Alors avant le départ cahotant de cet étrange convoi, le café-calva qu'à servi Albert Gesmier aux voisins et amis avait un arrière-goût d'amertume.
Comme le Mont Saint Michel tout proche, La Cornillière est devenue un site célèbre qui mérite le détour. Mais le touriste qui se hasarde dans ce labyrinthe de vergers et de lieux-dits n'a pas intérêt à s'embarquer sans biscuits.
Sur la commune voisine du Parc, le patron du routier-épicerie lève les bras au ciel : "Vous allez là-bas : va vous falloir un hélicoptère !" Plus loin, des agriculteurs qui connaissent bien le problème poussent la complaisance jusqu'à nous proposer "des bottes". Condition sine qua non pour atteindre la ferme sans engelures.
Aline Gesmier a vécu là toute sa vie et son frère Albert, qui porte comme un charme ses 80 ans, est venu la rejoindre en 67 pour ne pas la laisser seule au milieu de ses pommiers, des ses vaches et de ses poules. Cet ancien chauffeur de maître a ensuite travaillé comme chauffeur de cars. "En 38 ans, a-t-on dit lors de son départ en retraite, il a parcouru 1 500 000 kilomètres et a toujours mené ses passagers à bon port, sans accident". Les temps ont bien changé pour ce virtuose du volant : depuis quinze ans, qu'il vente ou qu'il neige, il est obligé de laisser sa voiture dans l'appentis des voisins et doit se coltiner une bonne demi-heure de marche dans la boue.
"Autrefois, il y avait bien un chemin, mais maintenant tout se démolit à la campagne", dit-il avec fatalisme en étalant sur la table de la cuisine, une liasse importante de paperasses. Dans ces feuillets jaunis se lit toute l'histoire de cette petite exploitation de 4 hectares, enclavée au milieu des terres. Une histoire qui remonte à l'avant-der-des-der lorsque les parents Gesmier tenaient encore la ferme.
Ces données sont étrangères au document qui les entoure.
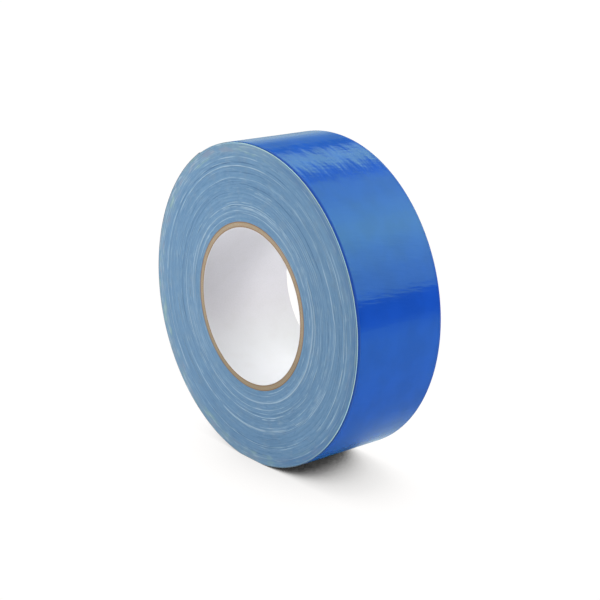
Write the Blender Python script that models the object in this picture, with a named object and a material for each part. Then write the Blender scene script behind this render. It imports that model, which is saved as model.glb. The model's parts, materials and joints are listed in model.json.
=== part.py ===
"""A roll of cloth-backed adhesive tape, standing on its edge.

The roll's axis lies along Y, and the floor is the plane Z = 0. The origin is on the floor, in the middle of
the roll's length. One long strip of tape is wound on a paper core. The core is spiral wound from a white liner
and four kraft plies, each a strip whose edges meet in a helical seam. The tape's free end is a chain of short
segments, hinged to one another across the tape, so that it can be peeled away from the roll.

Angles go round the roll's axis, from +X towards +Z. The tape's last turn runs towards falling angles, and its
radius grows as it goes.
"""

import math

import bmesh
import bpy

# Driving dimensions, in metres.
CORE_BORE_RADIUS = 0.0381
CORE_LENGTH = 0.0525
LINER_THICKNESS = 0.0003
PLY_THICKNESS = 0.00058
PLY_GAP = 0.0001
TAPE_WIDTH = 0.050
TAPE_THICKNESS = 0.000285
ROLL_RADIUS = 0.079
FLAT_DEPTH = 0.00045

# The helical seams: how wide each is, how far it turns along the core, and how far it is from the next ply's.
SEAM_WIDTH = 0.0004
SEAM_TWIST = math.radians(104)
SEAM_STAGGER = math.radians(115)
LINER_SEAM_ANGLE = math.radians(-30)

KRAFT_PLIES = ("inner", "second", "third", "outer")

# The free end: its tip, its length as a number of hinged segments, and the room round each of them.
TIP_ANGLE = math.radians(120)
SEGMENT_COUNT = 6
SEGMENT_FACETS = 3
HINGE_GAP = 0.0003
UNDER_GAP = 0.0001

# The facets that every round piece shares, so that neighbours nest with an even gap.
FACETS = 120
FACET_ANGLE = math.tau / FACETS
FLOOR_ANGLE = math.radians(270)

SEGMENT_ANGLE = SEGMENT_FACETS * FACET_ANGLE
ROOT_ANGLE = TIP_ANGLE + SEGMENT_COUNT * SEGMENT_ANGLE

# The tape and the core are flush in front, so the core stands proud behind.
FRONT_Y = -CORE_LENGTH / 2
CORE_BACK_Y = CORE_LENGTH / 2
TAPE_BACK_Y = FRONT_Y + TAPE_WIDTH
CUTTER_MARGIN = 0.002


def tape_radius(angle):
    """The outside of the last turn, which grows by one tape thickness over the turn that ends at the tip."""
    behind_tip = (angle - TIP_ANGLE) % math.tau
    return ROLL_RADIUS - TAPE_THICKNESS * behind_tip / math.tau


AXIS_HEIGHT = tape_radius(FLOOR_ANGLE) - FLAT_DEPTH
BASE_Z = 0.0


def point(radius, angle, y):
    """A point in the row frame, at a radius and an angle round the roll's axis."""
    return (radius * math.cos(angle), y, AXIS_HEIGHT + radius * math.sin(angle))


def on_floor(corner):
    """Presses a point up to the floor, which leaves the small flat that the roll stands on."""
    x, y, z = corner
    return (x, y, max(z, BASE_Z))


def material(name, colour, roughness):
    made = bpy.data.materials.new(name)
    made.use_nodes = True
    shader = made.node_tree.nodes["Principled BSDF"]
    shader.inputs["Base Color"].default_value = (*colour, 1.0)
    shader.inputs["Roughness"].default_value = roughness
    shader.inputs["Metallic"].default_value = 0.0
    return made


def link(name, mesh, finish):
    made = bpy.data.objects.new(name, mesh)
    made.data.materials.append(finish)
    bpy.context.scene.collection.objects.link(made)
    mesh.shade_smooth()
    mesh.set_sharp_from_angle(angle=math.radians(30))
    return made


def prism(name, outline, hole, front_y, back_y, finish):
    """A solid with one outline along Y, and a hole through it where hole isn't empty."""
    form = bmesh.new()

    def ring(corners, y):
        return [form.verts.new((x, y, z)) for x, _, z in corners]

    def join(first, second):
        for i, vert in enumerate(first):
            j = (i + 1) % len(first)
            form.faces.new((vert, first[j], second[j], second[i]))

    outer = [ring(outline, y) for y in (front_y, back_y)]
    join(*outer)
    if hole:
        inner = [ring(hole, y) for y in (front_y, back_y)]
        join(*inner)
        for around, inside in zip(outer, inner):
            rim = loop_edges(form, around) + loop_edges(form, inside)
            bmesh.ops.triangle_fill(form, use_beauty=True, edges=rim)
    else:
        for around in outer:
            form.faces.new(around)
    bmesh.ops.recalc_face_normals(form, faces=form.faces)
    mesh = bpy.data.meshes.new(name)
    form.to_mesh(mesh)
    form.free()
    return link(name, mesh, finish)


def loop_edges(form, verts):
    return [form.edges.get((vert, verts[(i + 1) % len(verts)])) for i, vert in enumerate(verts)]


def circle(radius):
    return [point(radius, i * FACET_ANGLE, 0) for i in range(FACETS)]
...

"Vers 1906, explique un voisin, il y avait ici quatre hameaux. Le châtelain a voulu tout racheter, mais les Gesmier n'ont jamais accepté de vendre. Alors, tous les chemins ont été supprimés et la maison s'est trouvée isolée."
En feuilletant les vieux actes ont découvre le compte rendu d'un procès fait à Caen en 1937, le double d'une lettre écrite à Pompidou en 1972, une série de réclamations adressées à la Préfecture, il y a aussi des certificats, c'est le capitaine des pompiers qui notifie qu'il lui est "impossible d'accéder à la ferme en cas de sinistre", c'est le facteur qui parle de "conditions d'accès très difficiles".
En hiver, la vie de ce vieux couples de célibataires ne devait être guère gratifiante, la maison a été bombardée en 44 et la reconstruction a eu un mal fou à intervenir. Les vaches sont restées sans étable pendant 14 ans ; l'eau n'a été branchée qu'en 1977.
"Le téléphone ? pourquoi faire ? Les amis ne peuvent même pas venir nous voir", dit Albert Gesmier. L'ancien chauffeur a tout fait pour tenter de sortir de cette solitude champêtre. Mais apparemment ce n'est pas l'entente cordiale avec le maire, et à l'issue d'un énième procès, celui-ci a réclamé 5 000 Frs de dommages et intérêts. "Vous comprenez, les gens d'ici n'aiment pas beaucoup ceux qui ne sont pas de la terre". Le tribunal d'Avranches a été saisi de l'affaire. Il y a 7 ans, "Je dois encore passer au tribunal en mars. On verra bien".
Toute sa vie, Aline a été le fer de lance de cette mini-contestation paysanne. Puis les ennuis de santé sont apparus et après 27 jours d'hôpital, elle est morte vendredi d'un arrêt du coeur. Trop tard pour admirer la surprise amenée à grand peine par son frère, un réfrigérateur.
"J'en ai gros sur le coeur, vous savez", disait Albert Gesmier en suivant le cercueil improvisé. "Ce n'est pas le coeur, c'est tous ces ennuis qui l'ont tuée."
La vie est parfois bizarre. Pendant son dernier voyage, Aline qui pendant plus d'un demi-siècle a traversé les champs à pied, a enfin bénéficié des services d'un tracteur, pour retrouver la terre qu'elle n'a jamais voulu quitter.
Mme Aline Gesmier est née à Braffais le 28 février 1904, et est décédée à Avranches le 22 octobre 1982, son frère Albert, est né à Braffais le 5 décembre 1902, et est décédé à Avranches le 22 novembre 1994. Ils étaient les enfants d'Alcide Gesmier et de Marie Ménard.